For this exercise, write out exactly, and only, the lines running from the line that contains "start = nearest" through the line that contains "if empty is".

──────

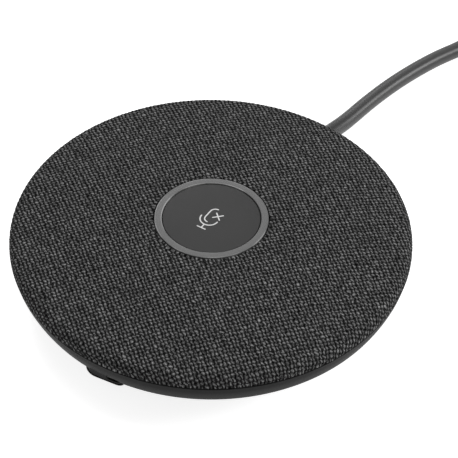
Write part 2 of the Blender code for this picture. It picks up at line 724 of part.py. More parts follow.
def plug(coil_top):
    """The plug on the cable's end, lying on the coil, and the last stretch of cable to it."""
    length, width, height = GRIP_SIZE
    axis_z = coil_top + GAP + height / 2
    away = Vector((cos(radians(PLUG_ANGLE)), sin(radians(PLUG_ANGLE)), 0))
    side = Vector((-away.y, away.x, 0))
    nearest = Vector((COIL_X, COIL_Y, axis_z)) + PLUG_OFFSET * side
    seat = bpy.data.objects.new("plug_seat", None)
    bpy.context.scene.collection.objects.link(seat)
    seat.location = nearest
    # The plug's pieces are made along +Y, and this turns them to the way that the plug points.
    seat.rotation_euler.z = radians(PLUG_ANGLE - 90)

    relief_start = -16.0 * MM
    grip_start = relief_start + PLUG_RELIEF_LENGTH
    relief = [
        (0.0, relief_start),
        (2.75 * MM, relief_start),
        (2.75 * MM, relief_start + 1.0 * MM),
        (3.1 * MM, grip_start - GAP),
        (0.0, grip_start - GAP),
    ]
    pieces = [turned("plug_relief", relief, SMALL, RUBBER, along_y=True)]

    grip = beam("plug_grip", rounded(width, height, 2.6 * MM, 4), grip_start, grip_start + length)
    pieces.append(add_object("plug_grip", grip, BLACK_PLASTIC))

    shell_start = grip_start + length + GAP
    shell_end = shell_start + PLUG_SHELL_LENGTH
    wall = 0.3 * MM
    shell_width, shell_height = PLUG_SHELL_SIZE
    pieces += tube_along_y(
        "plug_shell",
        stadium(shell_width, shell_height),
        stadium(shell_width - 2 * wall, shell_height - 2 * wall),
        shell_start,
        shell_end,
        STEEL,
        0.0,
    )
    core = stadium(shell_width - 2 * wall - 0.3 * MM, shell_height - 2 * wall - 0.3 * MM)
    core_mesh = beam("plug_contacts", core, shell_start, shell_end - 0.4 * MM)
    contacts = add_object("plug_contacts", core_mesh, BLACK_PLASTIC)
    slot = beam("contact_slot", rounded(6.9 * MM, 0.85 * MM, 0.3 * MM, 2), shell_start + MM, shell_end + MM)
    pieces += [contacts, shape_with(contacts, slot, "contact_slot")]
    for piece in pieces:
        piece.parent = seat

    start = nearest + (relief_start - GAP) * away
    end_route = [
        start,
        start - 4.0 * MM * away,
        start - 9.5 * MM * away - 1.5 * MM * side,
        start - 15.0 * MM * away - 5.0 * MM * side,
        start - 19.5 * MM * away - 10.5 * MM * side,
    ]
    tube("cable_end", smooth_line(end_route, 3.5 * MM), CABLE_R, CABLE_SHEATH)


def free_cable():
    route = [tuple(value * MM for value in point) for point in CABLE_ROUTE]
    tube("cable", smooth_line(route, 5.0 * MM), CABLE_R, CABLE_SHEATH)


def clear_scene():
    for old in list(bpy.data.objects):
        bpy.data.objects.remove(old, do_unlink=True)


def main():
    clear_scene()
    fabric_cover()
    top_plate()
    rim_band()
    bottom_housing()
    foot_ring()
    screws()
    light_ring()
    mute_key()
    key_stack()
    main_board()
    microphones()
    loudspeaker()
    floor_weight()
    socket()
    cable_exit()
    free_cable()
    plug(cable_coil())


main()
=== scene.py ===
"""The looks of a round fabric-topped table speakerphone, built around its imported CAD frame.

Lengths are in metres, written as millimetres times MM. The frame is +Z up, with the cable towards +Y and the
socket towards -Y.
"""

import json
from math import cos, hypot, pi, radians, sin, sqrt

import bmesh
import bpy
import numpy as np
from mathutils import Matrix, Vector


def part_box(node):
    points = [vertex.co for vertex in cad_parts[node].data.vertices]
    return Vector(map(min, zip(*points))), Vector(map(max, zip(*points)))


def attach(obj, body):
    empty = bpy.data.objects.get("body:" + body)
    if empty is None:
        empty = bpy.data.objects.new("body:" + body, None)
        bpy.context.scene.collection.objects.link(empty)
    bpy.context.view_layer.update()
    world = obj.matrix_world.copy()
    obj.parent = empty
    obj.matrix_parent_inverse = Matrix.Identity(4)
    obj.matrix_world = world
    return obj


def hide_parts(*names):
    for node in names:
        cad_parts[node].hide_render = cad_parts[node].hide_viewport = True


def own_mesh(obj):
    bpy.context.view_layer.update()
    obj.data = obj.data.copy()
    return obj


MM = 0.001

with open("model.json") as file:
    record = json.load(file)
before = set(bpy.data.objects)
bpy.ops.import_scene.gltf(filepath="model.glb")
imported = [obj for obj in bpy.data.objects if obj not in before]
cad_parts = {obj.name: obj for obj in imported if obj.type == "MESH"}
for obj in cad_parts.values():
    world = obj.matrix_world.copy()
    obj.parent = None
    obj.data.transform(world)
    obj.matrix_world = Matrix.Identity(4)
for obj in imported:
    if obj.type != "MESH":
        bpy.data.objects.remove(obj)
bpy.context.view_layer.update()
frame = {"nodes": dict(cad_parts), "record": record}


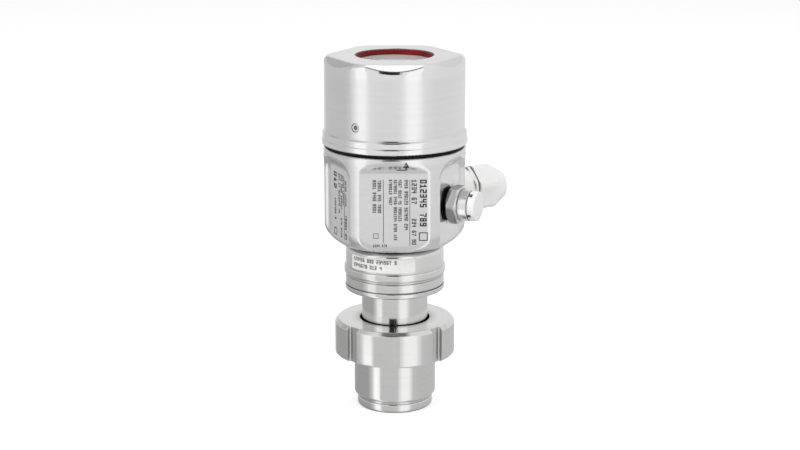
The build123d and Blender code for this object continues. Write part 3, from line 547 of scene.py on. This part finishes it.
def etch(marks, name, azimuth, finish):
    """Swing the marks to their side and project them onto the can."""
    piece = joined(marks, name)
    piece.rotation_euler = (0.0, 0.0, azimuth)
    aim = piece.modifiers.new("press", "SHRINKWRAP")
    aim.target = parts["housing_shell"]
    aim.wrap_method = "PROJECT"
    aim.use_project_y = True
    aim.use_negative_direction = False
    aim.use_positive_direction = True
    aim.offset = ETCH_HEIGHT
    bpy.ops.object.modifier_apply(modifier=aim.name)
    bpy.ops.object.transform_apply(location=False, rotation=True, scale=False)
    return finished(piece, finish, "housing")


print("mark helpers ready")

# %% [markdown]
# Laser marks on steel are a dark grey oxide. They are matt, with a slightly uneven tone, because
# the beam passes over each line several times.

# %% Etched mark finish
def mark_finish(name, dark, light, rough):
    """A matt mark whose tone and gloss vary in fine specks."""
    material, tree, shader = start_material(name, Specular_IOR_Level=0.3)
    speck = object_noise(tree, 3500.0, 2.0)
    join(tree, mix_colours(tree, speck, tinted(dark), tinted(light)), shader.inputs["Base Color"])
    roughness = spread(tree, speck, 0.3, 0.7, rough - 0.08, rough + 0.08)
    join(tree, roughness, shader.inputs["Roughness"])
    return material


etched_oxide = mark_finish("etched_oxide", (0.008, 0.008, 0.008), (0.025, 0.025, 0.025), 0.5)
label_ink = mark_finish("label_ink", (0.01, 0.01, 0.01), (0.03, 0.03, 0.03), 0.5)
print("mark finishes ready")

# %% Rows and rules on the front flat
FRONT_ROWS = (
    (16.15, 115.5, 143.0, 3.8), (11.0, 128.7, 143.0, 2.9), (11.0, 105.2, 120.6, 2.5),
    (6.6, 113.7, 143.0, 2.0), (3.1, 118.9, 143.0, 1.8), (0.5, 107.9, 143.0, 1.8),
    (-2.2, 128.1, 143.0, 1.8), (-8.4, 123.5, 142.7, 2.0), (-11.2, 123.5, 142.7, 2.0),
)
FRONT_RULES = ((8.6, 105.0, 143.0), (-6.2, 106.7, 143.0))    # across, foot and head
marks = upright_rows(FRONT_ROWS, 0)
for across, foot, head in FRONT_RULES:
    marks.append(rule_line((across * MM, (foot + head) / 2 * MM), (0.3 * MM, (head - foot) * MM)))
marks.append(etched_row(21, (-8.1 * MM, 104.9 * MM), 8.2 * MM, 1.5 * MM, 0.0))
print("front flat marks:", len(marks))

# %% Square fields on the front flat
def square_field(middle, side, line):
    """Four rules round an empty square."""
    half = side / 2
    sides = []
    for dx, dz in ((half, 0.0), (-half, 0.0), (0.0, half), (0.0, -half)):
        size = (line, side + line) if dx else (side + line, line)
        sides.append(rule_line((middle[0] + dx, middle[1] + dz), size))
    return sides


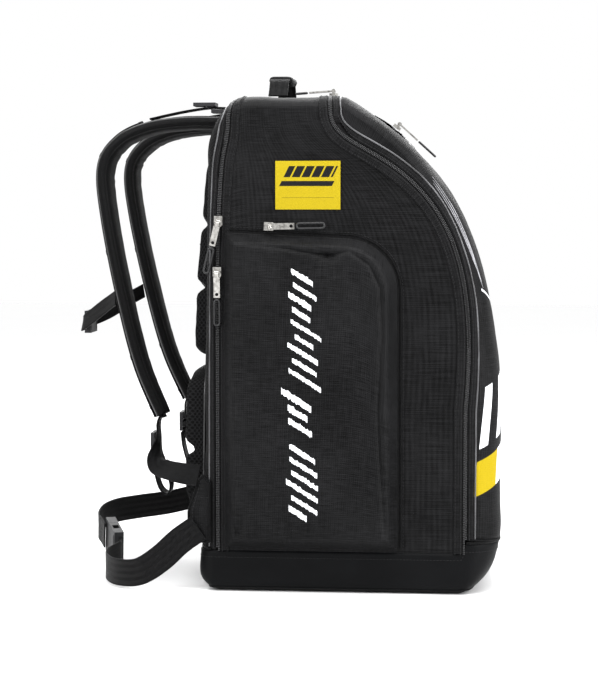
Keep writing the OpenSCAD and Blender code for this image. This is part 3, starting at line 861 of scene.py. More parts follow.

──────

* Finished answer:
    start = nearest + (relief_start - GAP) * away
    end_route = [
        start,
        start - 4.0 * MM * away,
        start - 9.5 * MM * away - 1.5 * MM * side,
        start - 15.0 * MM * away - 5.0 * MM * side,
        start - 19.5 * MM * away - 10.5 * MM * side,
    ]
    tube("cable_end", smooth_line(end_route, 3.5 * MM), CABLE_R, CABLE_SHEATH)


def free_cable():
    route = [tuple(value * MM for value in point) for point in CABLE_ROUTE]
    tube("cable", smooth_line(route, 5.0 * MM), CABLE_R, CABLE_SHEATH)


def clear_scene():
    for old in list(bpy.data.objects):
        bpy.data.objects.remove(old, do_unlink=True)


def main():
    clear_scene()
    fabric_cover()
    top_plate()
    rim_band()
    bottom_housing()
    foot_ring()
    screws()
    light_ring()
    mute_key()
    key_stack()
    main_board()
    microphones()
    loudspeaker()
    floor_weight()
    socket()
    cable_exit()
    free_cable()
    plug(cable_coil())


main()
=== scene.py ===
"""The looks of a round fabric-topped table speakerphone, built around its imported CAD frame.

Lengths are in metres, written as millimetres times MM. The frame is +Z up, with the cable towards +Y and the
socket towards -Y.
"""

import json
from math import cos, hypot, pi, radians, sin, sqrt

import bmesh
import bpy
import numpy as np
from mathutils import Matrix, Vector


def part_box(node):
    points = [vertex.co for vertex in cad_parts[node].data.vertices]
    return Vector(map(min, zip(*points))), Vector(map(max, zip(*points)))


def attach(obj, body):
    empty = bpy.data.objects.get("body:" + body)
    if empty is None:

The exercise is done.